Although the evidence is scarce, these sources suggest that it could be common for fish to experience intense suffering during live transport in China. Fish welfare is not legally protected during transport in China, and stakeholders appear to have little concern for fish welfare.


ACKNOWLEDGEMENTS

We would like to acknowledge the help of Yip Fai Tse, who assisted in Chinese-language searches relating to fish transport.


NOTES

For transparency, we would like to point out that we have used data from Open Philanthropy (69) as a source for fish numbers in our case study on fish transport in China. Open Philanthropy is a funder of Animal Ask. However, Open Philanthropy had no input into this report, and you can reach the same conclusions using data from Fishcount (68) instead.

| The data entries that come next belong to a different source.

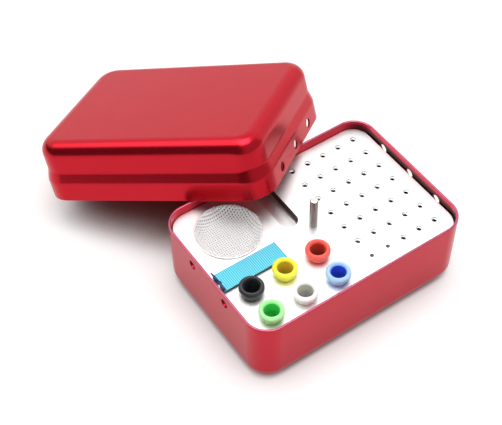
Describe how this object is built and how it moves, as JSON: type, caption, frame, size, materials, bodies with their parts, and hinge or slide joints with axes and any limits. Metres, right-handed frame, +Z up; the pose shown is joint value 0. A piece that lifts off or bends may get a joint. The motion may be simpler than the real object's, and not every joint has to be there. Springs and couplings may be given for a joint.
{
  "type": "endodontic box",
  "caption": "Rectangular metal box with a lift-off lid, shown open and leaning, and a lift-out perforated rack that carries silicone cups, a strainer dish and a short ruler.",
  "frame": {"origin": "centre of the base's underside, on the table", "axes": "+X along the base's long side towards the file holes, +Y across it towards the lid, +Z up"},
  "size_m": [0.1476, 0.1977, 0.0774],
  "materials": {
    "red_aluminium": "satin red anodised",
    "silver_aluminium": "satin, finely brushed",
    "polished_steel": "polished stainless",
    "mesh_steel": "woven stainless wire",
    "blue_aluminium": "satin blue anodised",
    "silicone_green": "soft silicone, slightly translucent",
    "silicone_white": "soft silicone, slightly translucent",
    "silicone_blue": "soft silicone, slightly translucent",
    "silicone_black": "soft silicone, slightly translucent",
    "silicone_yellow": "soft silicone, slightly translucent",
    "silicone_red": "soft silicone, slightly translucent"
  },
  "bodies": {
    "base": {"base_shell": "red_aluminium"},
    "rack": {"rack_plate": "silver_aluminium", "lower_plate": "silver_aluminium", "lifting_post": "polished_steel", "post_nut": "polished_steel", "tool_trough": "silver_aluminium", "ruler": "blue_aluminium", "pillar_1": "silver_aluminium", "foot_1": "polished_steel", "pillar_2": "silver_aluminium", "foot_2": "polished_steel", "pillar_3": "silver_aluminium", "foot_3": "polished_steel", "pillar_4": "silver_aluminium", "foot_4": "polished_steel"},
    "lid": {"lid_shell": "red_aluminium"},
    "strainer": {"strainer_rim": "mesh_steel", "strainer_mesh": "mesh_steel"},
    "cup_green": {"cup_green": "silicone_green"},
    "cup_white": {"cup_white": "silicone_white"},
    "cup_blue": {"cup_blue": "silicone_blue"},
    "cup_black": {"cup_black": "silicone_black"},
    "cup_yellow": {"cup_yellow": "silicone_yellow"},
    "cup_red": {"cup_red": "silicone_red"}
  },
  "joints": [
    {"name": "rack_lift", "type": "slide", "parent": "base", "child": "rack", "axis": [0, 0, 1], "range_m": [0, 0.04]},
    {"name": "lid_lift", "type": "slide", "parent": "rack", "child": "lid", "axis": [0, 0, 1], "range_m": [0, 0.06]},
    {"name": "strainer_lift", "type": "slide", "parent": "rack", "child": "strainer", "axis": [0, 0, 1], "range_m": [0, 0.0048]},
    {"name": "cup_green_lift", "type": "slide", "parent": "rack", "child": "cup_green", "axis": [0, 0, 1], "range_m": [0, 0.014]},
    {"name": "cup_white_lift", "type": "slide", "parent": "rack", "child": "cup_white", "axis": [0, 0, 1], "range_m": [0, 0.014]},
    {"name": "cup_blue_lift", "type": "slide", "parent": "rack", "child": "cup_blue", "axis": [0, 0, 1], "range_m": [0, 0.014]},
    {"name": "cup_black_lift", "type": "slide", "parent": "rack", "child": "cup_black", "axis": [0, 0, 1], "range_m": [0, 0.014]},
    {"name": "cup_yellow_lift", "type": "slide", "parent": "rack", "child": "cup_yellow", "axis": [0, 0, 1], "range_m": [0, 0.014]},
    {"name": "cup_red_lift", "type": "slide", "parent": "rack", "child": "cup_red", "axis": [0, 0, 1], "range_m": [0, 0.014]}
  ]
}
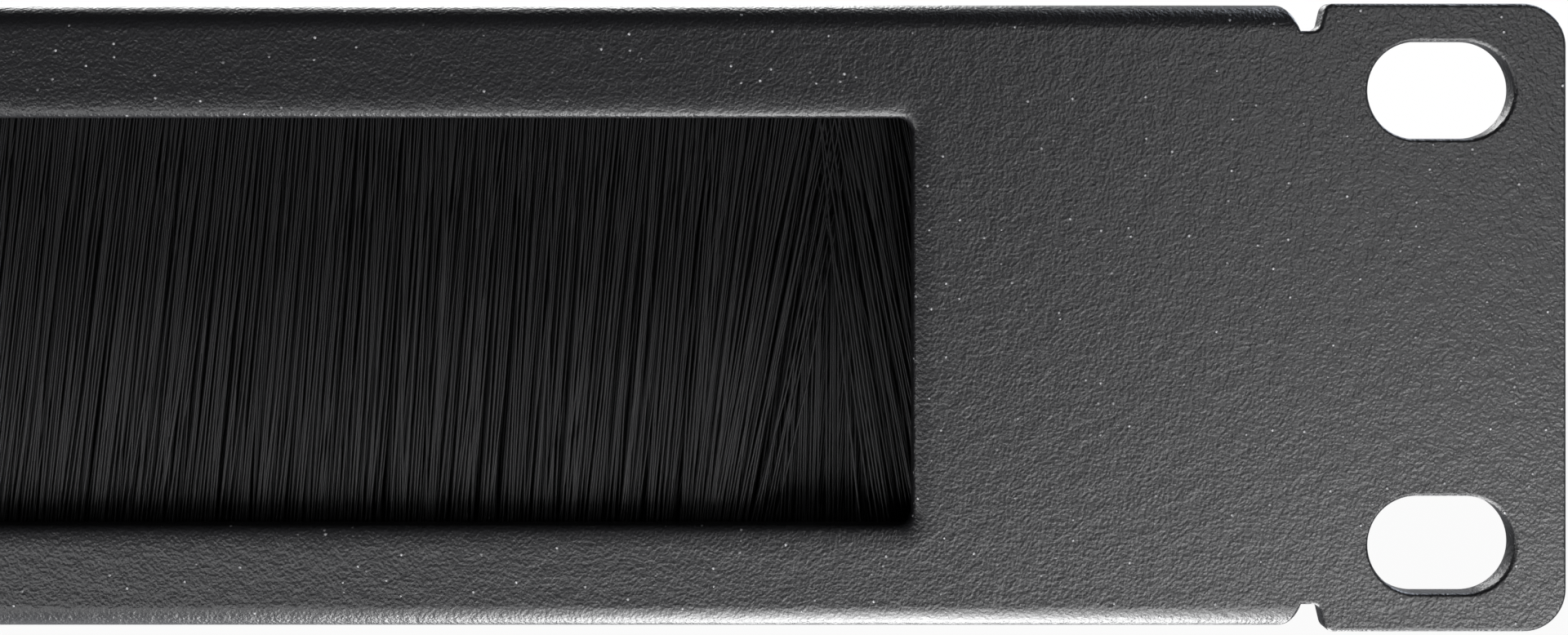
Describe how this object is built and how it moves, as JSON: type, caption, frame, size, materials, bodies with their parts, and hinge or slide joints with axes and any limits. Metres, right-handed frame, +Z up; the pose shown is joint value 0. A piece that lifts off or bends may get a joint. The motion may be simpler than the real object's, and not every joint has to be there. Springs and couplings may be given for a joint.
{
  "type": "rack brush strip panel",
  "caption": "Folded sheet-steel rack panel with slotted ears and a long cable window closed by a hanging strip brush.",
  "frame": {"origin": "middle of the four rack slots, on the rear face of the ears", "axes": "+X along the panel, to the right as seen from the front; +Y back into the rack; +Z up"},
  "size_m": [0.4826, 0.015, 0.044],
  "materials": {
    "powder_coat": "black powder coat, fine texture, low sheen",
    "holder_aluminium": "mill-finish extrusion",
    "zinc_steel": "bright zinc plate",
    "channel_steel": "galvanised strip and wire",
    "bristle_nylon": "black nylon filament, satin"
  },
  "bodies": {
    "root": {"panel": "powder_coat", "brush_holder": "holder_aluminium", "weld_studs": "zinc_steel", "washers": "zinc_steel", "nuts": "zinc_steel", "brush_channel": "channel_steel", "core_wire": "channel_steel", "bristles": "bristle_nylon"}
  },
  "joints": []
}
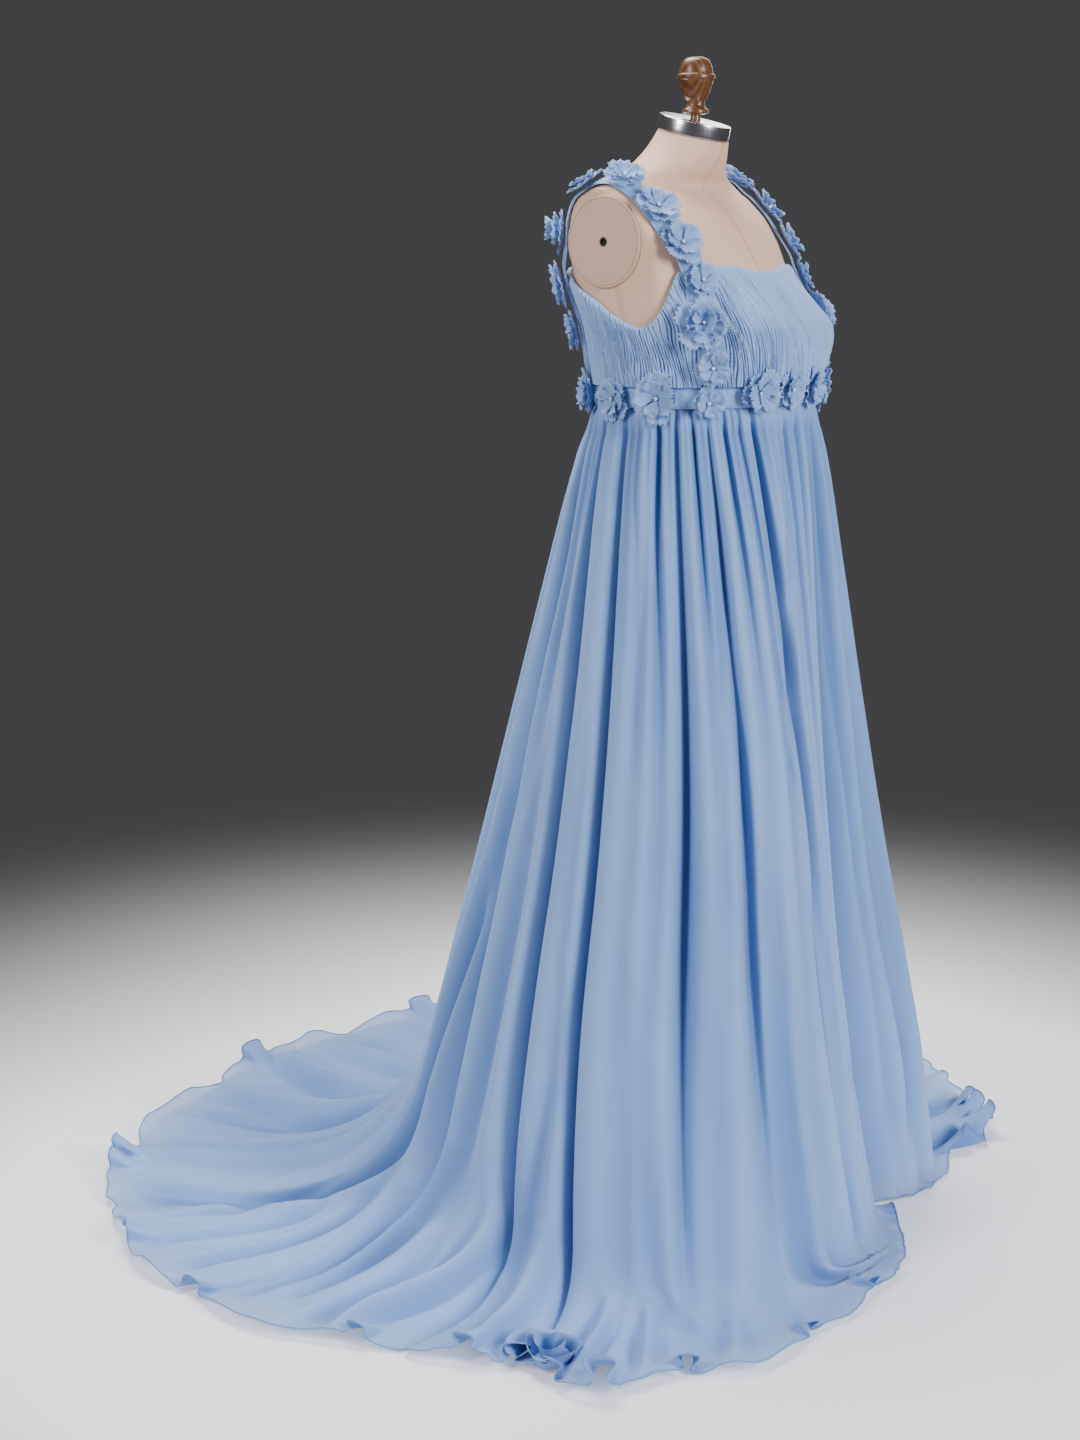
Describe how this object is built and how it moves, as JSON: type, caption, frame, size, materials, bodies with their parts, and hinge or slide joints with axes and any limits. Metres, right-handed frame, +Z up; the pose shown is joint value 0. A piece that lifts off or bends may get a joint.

1. There is also live import, from a non-EU country to an EU country, which we have not considered here. Compared to the other three types of transport of chickens in the EU, live import into the EU happens on a relatively small scale - the number of chickens imported into the EU is less than 1% the number of chickens subject to any other of the three types of transport that we do consider (28).

2. Invertebrates, like insects and shrimp, are farmed in far greater numbers than even fish.

3. Though this 7% claim is often repeated in the literature, we have not been able to find the original data supporting it.